Even 9-11 had hearings to explain away the inconsistencies. That was only 20 years ago and I truly believe if it happened today, there would be no hearing and Brian Steltzer on CNN would be calling for the arrest of anyone who questioned the FBI narrative as treason.
Maybe they realized having half the population continuing to believe in "dangerous conspiracy theories" is actually more beneficial for them because it's an angle they can use to attack us in the media and in political campaigns.
Well the big thing that's different is the internet.
How it turned out is that instant access to information means a small number of people are highly informed about anything and can't be lied to so there's no point trying, and a large group of people actively seek out only comforting news that makes them feel good and will believe anything they're told (incidentally they're also totally convinced they are the informed and smart ones).

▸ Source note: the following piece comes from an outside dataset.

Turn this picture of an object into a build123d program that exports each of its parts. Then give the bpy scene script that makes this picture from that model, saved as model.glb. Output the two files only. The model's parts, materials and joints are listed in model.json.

"They're all nazi white supremacists" makes the comfort-seeking people feel good, like standing next to an ugly person to look more attractive in comparison. Actually having a debate of any kind raises doubt because if it's worth responding to maybe it's a legitimate view, and that makes them feel uncertain and that makes them feel bad.
So before the information era they could put on a show trial/hearing, make it seem believable by intentionally putting on a poor case for what actually happened and a strong case for what they want you to believe, and everybody would watch and the propaganda would work on most people. Skeptics would say wow that case was strong, the believers would take some comfort in their beliefs being reassured.
But now the information is out there, the skeptics know the trial/hearing was intentionally thrown and the believers take more comfort if only one side is presented. So you get Jan 6 show trial which is obviously a total farce to anyone who's watched 5 minute of it because they're only playing to one side.
Thr American government has admitted the UFO were real few years ago and no one cared.